«Un nouveau jalon», disent les uns. «Un projet de loi électoraliste qui fera plus de mal à l'économie que de bien aux Indiens les plus démunis», répondent les autres. Tout juste adopté, dimanche, par le gouvernement indien, le «projet de loi sur la sécurité alimentaire», qui sera étudié dès demain par le Parlement, déchaîne déjà les passions. Quatre mots pour comprendre la mesure qui annonce déjà les couleurs des prochaines élections au pays du Mahatma Gandhi.

SUBVENTION

Selon «le projet de loi sur la sécurité alimentaire», 700 millions des 1,2 milliard d'Indiens auront droit à des denrées subventionnées. Les plus démunis (46% de la population rurale et 28% de la population urbaine) pourront se procurer tous les mois 7 kg de grains à des prix hautement subventionnés. Alors qu'un kilogramme de basmati se vend environ 40 roupies (ou 0,78$) sur le marché, les bénéficiaires payeront 3 roupies (0,05$) par kilogramme de riz. La nouvelle mesure fera grimper à 61 millions le nombre de tonnes de grains distribués dans le pays dans le cadre de programmes sociaux.

MALNUTRITION

Selon une étude de la Banque mondiale, deux fois plus d'enfants souffrent de sous-nutrition en Inde qu'en Afrique subsaharienne. En 2000, près de 47% des enfants indiens de moins de 5 ans avaient un poids insuffisant. La Banque mondiale a maintes fois critiqué les programmes indiens pour remédier à la situation qui consistent à distribuer de la nourriture. Selon l'organisme, ces programmes aident peu ou pas les enfants de moins de 3 ans, principales victimes de la malnutrition.

ÉLECTIONS

Le principal parti au pouvoir, le Parti du Congrès, fait des pieds et des mains pour que le projet de loi soit adopté avant les élections qui auront lieu au début de l'année dans le plus populeux des États indiens, l'Uttar Pradesh.
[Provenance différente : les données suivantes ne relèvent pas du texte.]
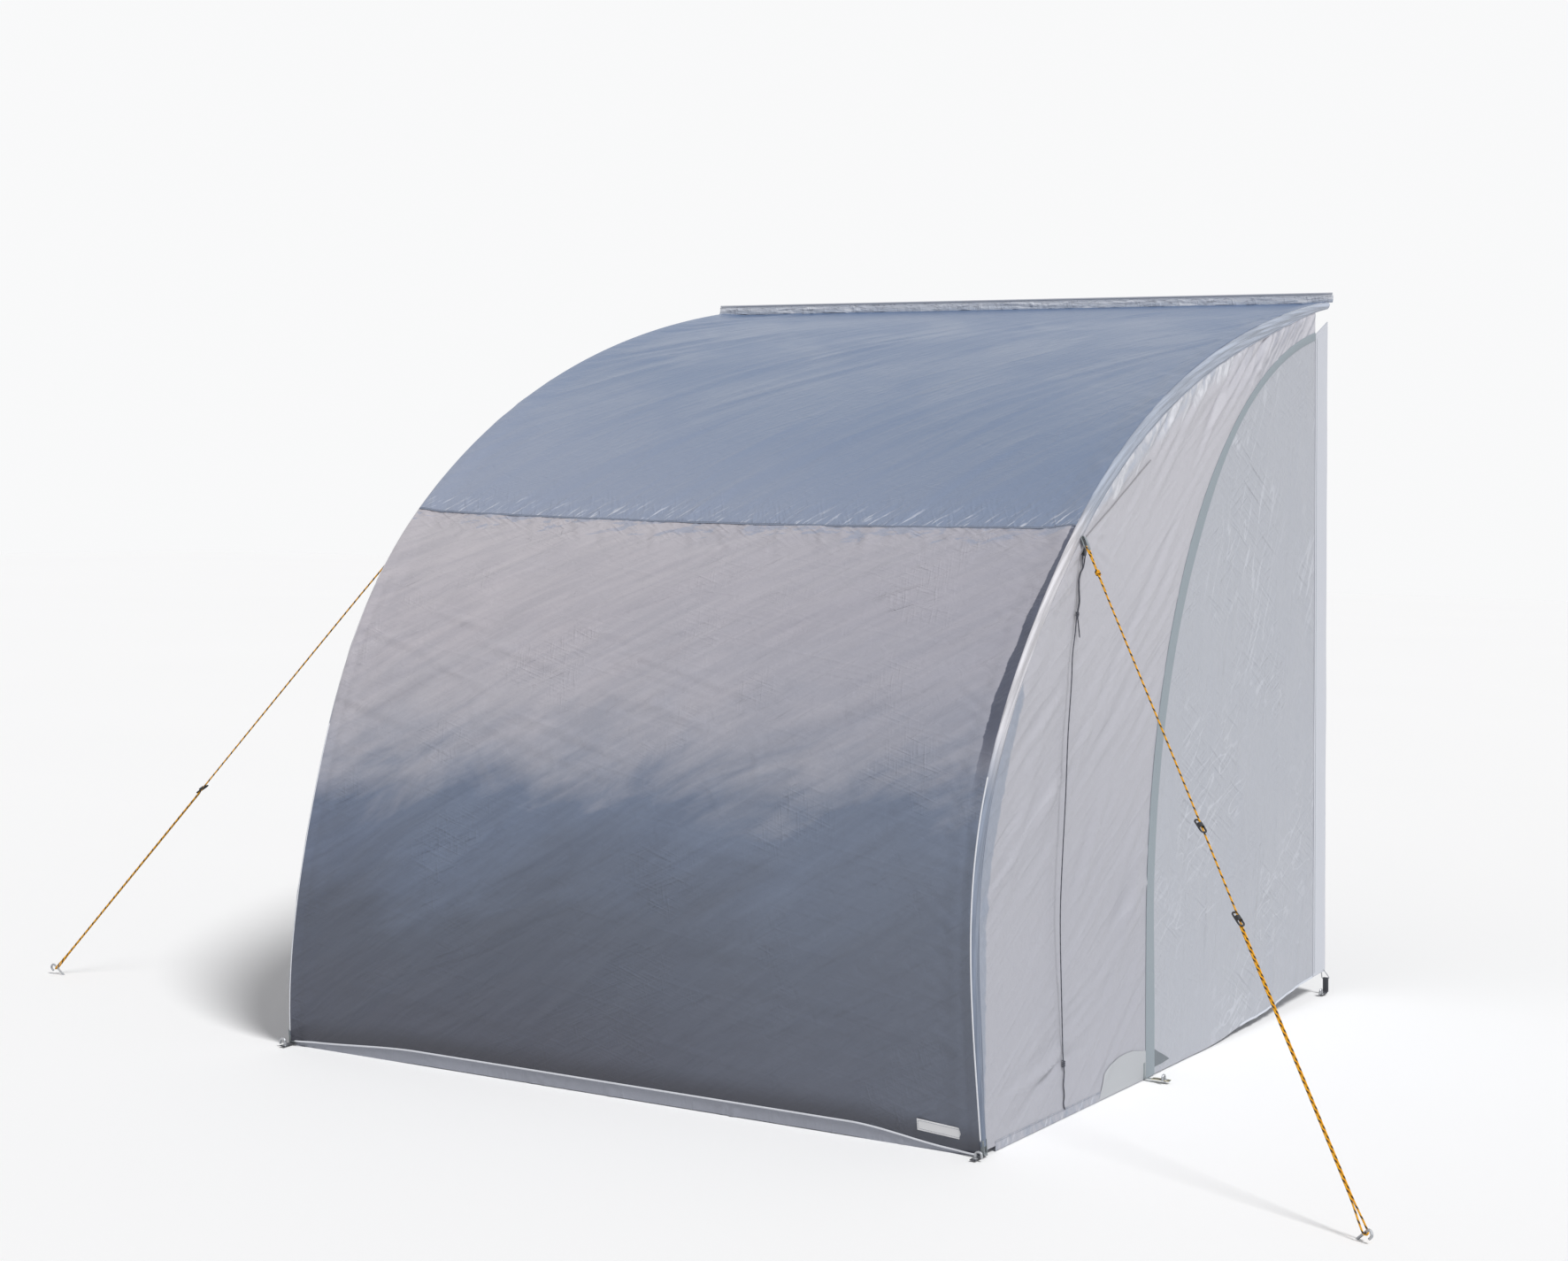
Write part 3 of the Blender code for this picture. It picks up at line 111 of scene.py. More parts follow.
def bezierNormal(points, share):
    share = np.asarray(share, float)[..., None]
    rest = 1.0 - share
    a, b, c, d = points
    way = (b - a) * rest**2 + (c - b) * 2 * rest * share + (d - c) * share**2
    way = way / np.linalg.norm(way, axis=-1, keepdims=True)
    return np.stack((-way[..., 1], way[..., 0]), -1)


def runningLengths(points):
    steps = np.linalg.norm(np.diff(points, axis=0), axis=1)
    return np.concatenate(([0.0], np.cumsum(steps)))


def resample(points, step):
    ways = runningLengths(points)
    wanted = np.linspace(0.0, ways[-1], max(2, round(ways[-1] / step) + 1))
    return np.stack([np.interp(wanted, ways, points[:, axis]) for axis in range(points.shape[1])], 1)


startSlope, footSlope = math.radians(poleShape["startSlope"]), math.radians(poleShape["footSlope"])
startReach, footReach = poleShape["startReach"], poleShape["footReach"]
poleCurve = np.array((
    (0.0, poleShape["top"]),
    (startReach * math.cos(startSlope), poleShape["top"] - startReach * math.sin(startSlope)),
    (tent["depth"] + footReach * math.cos(footSlope), footReach * math.sin(footSlope)),
    (tent["depth"], 0.0),
))
poleShares = np.linspace(0.0, 1.0, 1201)
poleWays = runningLengths(bezier(poleCurve, poleShares))
poleLength = poleWays[-1]


def poleAt(distance):
    # The pole's middle, its normal and how far it leans inboard, at a distance along it
    share = np.interp(distance, poleWays, poleShares)
    centre = bezier(poleCurve, share)
    height = np.clip(centre[..., 1] / tent["seamHeight"], 0.0, 1.0)
    return centre, bezierNormal(poleCurve, share), tent["waist"] * np.sin(np.pi * height) ** 2


def atHeight(height):
    # The distance along the pole at which it has this height
    return np.interp(height, bezier(poleCurve, poleShares)[::-1, 1], poleWays[::-1])


seamWay, hemWay = atHeight(tent["seamHeight"]), atHeight(tent["hemHeight"])
frontWidth, frontLength = 2 * tent["frontHalf"], hemWay - seamWay


def sheetAt(distance, across, lift, edge=0.0):
    # A point of the roof and front: its share of the way across, and its lift off the poles' middles
    centre, normal, inboard = poleAt(distance)
    spot = centre + normal * np.asarray(lift, float)[..., None]
    left = sidePoint(-1, spot[..., 0], spot[..., 1], inboard + edge)
    right = sidePoint(1, spot[..., 0], spot[..., 1], inboard + edge)
    along, up = sideFrames[1][1], sideFrames[1][2]
    inward = -(normal[..., :1] * along + normal[..., 1:] * up) * (0.0, 1.0, 1.0)
    drop = tent["sheetSag"] * np.sin(np.pi * np.asarray(distance) / poleLength) * 4 * across * (1 - across)
    return left + (right - left) * across[..., None] + inward * drop[..., None]


def smoothStep(value, low, high):
    # From nought at low to one at high
    share = np.clip((value - low) / (high - low), 0.0, 1.0)
    return share * share * (3 - 2 * share)


def overPole(across):
    # The cloth lies over the poles at its edges, and close to their middles elsewhere
    rim = np.minimum(across, 1 - across) * 2 * tent["frontHalf"]
    return tent["sheetLift"] + tent["poleLift"] * (1 - smoothStep(rim, *tent["poleFade"]))


# Folds and creases, as heights over a cloth's own coordinates
def creaseHeights(x, y, lines):
    # Each line is a ridge with a shallow trough along one flank
    total = np.zeros_like(x)
    for startX, startY, angle, length, width, height in lines:
        cosine, sine = math.cos(angle), math.sin(angle)
        along = (x - startX) * cosine + (y - startY) * sine
        across = (y - startY) * cosine - (x - startX) * sine
        near = (np.abs(across) < 4.5 * width) & (np.abs(along) < 0.8 * length)
        a, b = along[near] / (length * 0.5), across[near] / width
        total[near] += height * np.exp(-a**4) * (np.exp(-b * b) - 0.5 * np.exp(-((b - 1.7) ** 2) / 1.6))
    return total


def scatterLines(draw, count, x, y, angle, length, width, height):
    made = []
    for _ in range(count):
        made.append((
            draw.uniform(*x),
            draw.uniform(*y),
            math.radians(draw.uniform(*angle)),
            draw.uniform(*length),
            draw.uniform(*width),
            draw.uniform(*height),
        ))
    return made


def creaseFrom(x, y, lean, reach, share):
    # A crease that starts near a point, with its middle this share of its length away
    return x + reach * share * math.cos(lean), y + reach * share * math.sin(lean), lean, reach


def swell(x, y, waves, height):
    # Broad soft waves over a whole cloth
    total = np.zeros_like(x)
    for angle, size, phase in waves:
        total += np.sin((x * math.cos(angle) + y * math.sin(angle)) * 2 * math.pi / size + phase)
    return total * height / len(waves)


def drawWaves(draw, count, size):
    made = []
    for _ in range(count):
        made.append((draw.uniform(0, math.pi), draw.uniform(*size), draw.uniform(0, 2 * math.pi)))
    return made


def farFrom(x, y, line):
    # How far points are from a line of points
    spot = np.stack((x, y), 1)
    return np.min(np.linalg.norm(spot[:, None] - np.asarray(line)[None], axis=2), axis=1)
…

Plusieurs observateurs notent aussi qu'en mettant la mesure de l'avant maintenant, le Congrès en récoltera les bénéfices aux prochaines élections législatives de 2014. Les partis de l'opposition, quant à eux, qualifient d'irresponsable la mesure qui coûtera annuellement 5 milliards au Trésor indien.

CORRUPTION

Un système de distribution de nourriture pour les plus démunis est déjà en place en Inde. Mais il est plombé par un problème titanesque: la corruption. «Puisque le gouvernement veut utiliser les mêmes réseaux de distribution, plusieurs craignent les fuites. La nourriture se rendra-t-elle vraiment jusqu'aux plus pauvres?», se demande Sara Ahmed, spécialiste de programme au Centre de recherches pour le développement international.